Retired Kumaris find it difficult to adjust to a normal life after retirement, she says. But the government is doing little to smooth this transition from a goddess to a normal human for them, she adds.

Few former Kumaris pursue careers. The Guthi Sansthan provides them with a stipend from the government.

“The retired Kumaris receive a monthly stipend of $40, which is not enough and has to be increased,” says Durga Shakya, a caretaker at the Kathmandu Kumari house.

After Maharjan filed the case on Kumaris, the Supreme Court of Nepal organized a committee to research the issues.

“The committee, to date, has not presented their research,” Maharjan says.

The Kumari has not been provided with any support aside from three hours of formal education per day and a meager stipend, she says.

Others say the government can find a happy medium between traditional rituals and modern necessities.

“The tradition has to be preserved,” says Chunda Bajracharya, an associate professor at Tribhuvan University. “But at the same time, maximum facility and practical education has to be provided to the Kumari.”

 

Rashmila Shakya received informal education from a tutor during her term as a Kumari and immediately enrolled in school after her retirement. She says she is the first Kumari to complete her education and is currently working as a software engineer.

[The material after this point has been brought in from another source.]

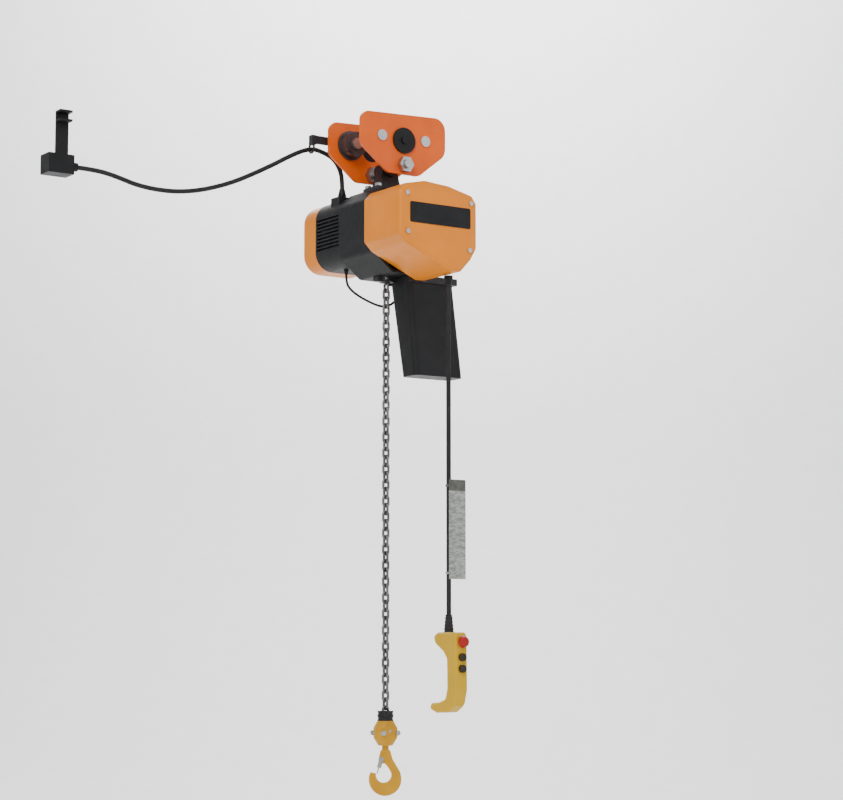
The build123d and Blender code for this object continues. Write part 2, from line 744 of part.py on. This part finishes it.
CABLE_ROUTE = [
    (GLAND_X, GLAND_Y, -58),
    (GLAND_X, GLAND_Y, -29),
    (-69, 106, -3),
    (-92, 100.5, 16),
    (-124, 92.5, 23),
    ARM_RING,
    (-206, 82, 8),
    (-285, 82, -38),
    (-392, 83, -92),
    (-505, 84, -124),
    (-610, 84, -124),
    (-686, 84, -104),
    (-732, 84, SOCKET_Z),
    (SOCKET_X, SOCKET_Y, SOCKET_Z),
]

LEAD_ROUTE = [
    (-32, 128, -262),
    (-32, 128, -280),
    (-26, 123, -297),
    (-10, 111, -314),
    (12, 94, -330),
    (34, 77, -342),
    (49, 65.5, -341),
    (61.5, 56, -331),
    (69, 50.5, -315),
    (69, 50.5, -296),
]


def cord(name, route, r):
    """A tube of straight runs joined by arcs as large as the runs allow."""
    points = [Vector(*p) for p in route]
    radii = []
    for a, b, c in zip(points, points[1:], points[2:]):
        turn = radians((b - a).get_angle(c - b))
        radii.append(0.45 * min((b - a).length, (c - b).length) / tan(turn / 2))
    path = FilletPolyline(*points, radius=radii)
    tube = sweep(Plane(origin=points[0], z_dir=points[1] - points[0]) * Circle(r), path=path)
    print(name, "length", round(path.length, 1), "radii", [round(v) for v in radii])
    print(name, "volume ratio", round(tube.volume / (pi * r**2 * path.length), 4))
    return tube


def supply_cable():
    return cord("supply_cable", CABLE_ROUTE, CABLE_R)


def control_lead():
    return cord("control_lead", LEAD_ROUTE, LEAD_R)


def beam_socket():
    """The socket box that the supply cable ends in, on a clip over the flange edge."""
    x = SOCKET_X - 16
    y, z = SOCKET_Y, SOCKET_Z
    box = block(x - 62, x, y - 22, y + 22, z - 22, z + 22)
    nut = rod_x(y, z, 10, x, SOCKET_X)
    strap = block(x - 46, x - 16, FLANGE_HALF + 2, FLANGE_HALF + 7, z + 10, TREAD_Z + 8)
    upper = block(x - 46, x - 16, FLANGE_HALF - 18, FLANGE_HALF + 7, TREAD_Z + 3, TREAD_Z + 8)
    lower = block(x - 46, x - 16, FLANGE_HALF - 18, FLANGE_HALF + 7, -6, -1)
    return box + nut + strap + upper + lower


def make_parts():
    parts = {
        "side_plate_front": side_plate(-PLATE_IN - PLATE_T, -PLATE_IN),
        "side_plate_rear": side_plate(PLATE_IN, PLATE_IN + PLATE_T),
        "wheel_front_left": wheel(-WHEEL_X, -1),
        "wheel_front_right": wheel(WHEEL_X, -1),
        "wheel_rear_left": wheel(-WHEEL_X, 1),
        "wheel_rear_right": wheel(WHEEL_X, 1),
        "wheel_axles": wheel_axles(),
        "suspension_shaft": suspension_shaft(),
        "shaft_nuts": shaft_nuts(),
        "port_caps": port_caps(),
        "cable_arm": cable_arm(),
        "suspender": suspender(),
        "suspender_bolts": suspender_bolts(),
        "gear_case": gear_case(),
        "ball_bearings": ball_bearings(),
        "pinion_shaft": pinion_shaft(),
        "clutch_gear": clutch_gear(),
        "load_gear": load_gear(),
        "load_sheave": load_sheave(),
        "load_chain_top": load_chain_top(),
        "chain_guide": chain_guide(),
        "limit_lever": limit_lever(),
        "control_cover": control_cover(),
        "cover_screws": cover_screws(),
        "badge_plate": badge_plate(),
        "contactors": contactors(),
        "motor_shell": motor_shell(),
        "end_shield": end_shield(),
        "stator_core": stator_core(),
        "stator_windings": stator_windings(),
        "rotor": rotor(),
        "brake_magnet": brake_magnet(),
        "brake_armature": brake_armature(),
        "brake_disc": brake_disc(),
        "cooling_fan": cooling_fan(),
        "fan_cover": fan_cover(),
        "chain_container": chain_container(),
        "container_bracket": container_bracket(),
        "chain_cushion": chain_cushion(),
        "hook_yoke": hook_yoke(),
        "yoke_bolts": yoke_bolts(),
        "load_hook": load_hook(),
        "hook_latch": hook_latch(),
        "pendant_shell": pendant_shell(),
        "up_button": travel_button(UP_Z),
        "down_button": travel_button(DOWN_Z),
        "stop_button": stop_button(),
        "pendant_switches": pendant_switches(),
        "pendant_boot": pendant_boot(),
        "pendant_cord": pendant_cord(),
        "warning_tag": warning_tag(),
        "cable_glands": cable_glands(),
        "supply_cable": supply_cable(),
        "control_lead": control_lead(),
        "beam_socket": beam_socket(),
    }
    for number in range(2, SECTIONS + 1):
        parts[f"load_chain_{number}"] = load_chain_section(number)
    return parts


os.makedirs("parts", exist_ok=True)
for node, shape in make_parts().items():
    export_step(shape, f"parts/{node}.step")
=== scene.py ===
import bpy
from math import cos, pi, radians, sin
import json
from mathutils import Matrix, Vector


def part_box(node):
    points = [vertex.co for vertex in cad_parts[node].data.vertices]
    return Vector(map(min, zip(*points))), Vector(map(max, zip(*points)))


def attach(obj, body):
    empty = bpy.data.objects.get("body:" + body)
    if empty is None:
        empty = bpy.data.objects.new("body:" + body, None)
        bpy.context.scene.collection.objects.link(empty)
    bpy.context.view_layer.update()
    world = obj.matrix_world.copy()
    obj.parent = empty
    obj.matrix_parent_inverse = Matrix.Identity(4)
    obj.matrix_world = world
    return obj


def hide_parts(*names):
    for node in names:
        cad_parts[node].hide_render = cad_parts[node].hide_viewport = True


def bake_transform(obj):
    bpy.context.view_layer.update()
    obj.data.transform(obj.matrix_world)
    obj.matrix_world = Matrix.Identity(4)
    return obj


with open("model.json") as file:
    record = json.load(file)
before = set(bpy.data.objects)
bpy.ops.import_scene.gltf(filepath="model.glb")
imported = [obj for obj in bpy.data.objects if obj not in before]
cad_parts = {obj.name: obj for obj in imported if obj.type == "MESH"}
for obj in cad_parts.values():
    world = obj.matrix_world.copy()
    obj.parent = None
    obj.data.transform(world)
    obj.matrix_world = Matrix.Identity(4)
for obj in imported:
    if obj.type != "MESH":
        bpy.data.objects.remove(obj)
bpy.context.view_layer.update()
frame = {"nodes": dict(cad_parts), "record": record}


# ---------------------------------------------------------------- camera

VIEW_TURN = 34.4  # degrees between the view and the beam's square
VIEW_PITCH = 6.5

camera_data = bpy.data.cameras.new("camera")
camera_data.sensor_fit = "HORIZONTAL"
camera_data.sensor_width = 36.0
camera_data.lens = 93.95
camera_data.clip_end = 60.0
camera = bpy.data.objects.new("camera", camera_data)
camera.location = (-2.868, -4.338, -1.172)
camera.rotation_euler = (radians(90.0 + VIEW_PITCH), 0.0, radians(-VIEW_TURN))
bpy.context.collection.objects.link(camera)
bpy.context.scene.camera = camera


# ---------------------------------------------------------------- cords


def tube(name, route, radius):
    """A round cord along a given route, in metres."""
    curve = bpy.data.curves.new(name, "CURVE")
    curve.dimensions = "3D"
    curve.bevel_depth = radius
    curve.bevel_resolution = 8
    curve.resolution_u = 16
    curve.use_fill_caps = True
    spline = curve.splines.new("NURBS")
    spline.points.add(len(route) - 1)
    for point, place in zip(spline.points, route):
        point.co = (*place, 1.0)
    spline.order_u = 3
    spline.use_endpoint_u = True
    obj = bpy.data.objects.new(name, curve)
    bpy.context.collection.objects.link(obj)
    return obj


def as_mesh(curve_obj):
    """(mesh object in the curve's place, points of its centreline)."""
    name = curve_obj.name
    curve = curve_obj.data
    radius = curve.bevel_depth
    curve.bevel_depth = 0.0
    bpy.context.view_layer.update()
    line = [tuple(v.co) for v in bpy.data.meshes.new_from_object(curve_obj).vertices]
    curve.bevel_depth = radius
    bpy.context.view_layer.update()
    evaluated = curve_obj.evaluated_get(bpy.context.evaluated_depsgraph_get())
    mesh = bpy.data.meshes.new_from_object(evaluated)
    bpy.data.objects.remove(curve_obj)
    obj = bpy.data.objects.new(name, mesh)
    bpy.context.collection.objects.link(obj)
    return obj, line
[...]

Now in her final semester of studying information technology in graduate school, she will be the first Kumari to receive a master’s degree. She says she feels lucky for the opportunity live both lives – that of a goddesss and now that of a “human.”

But not all retired Kumaris have had the same educational and employment success.

Anita Shakya, who didn’t receive any informal tutoring while a Kumari, says she wants to become a beautician. But she hasn’t pursed a career despite her family’s encouragement, citing shyness and a lack of confidence.

“If I were given education at an early age, my life would have been different,” she says solemnly.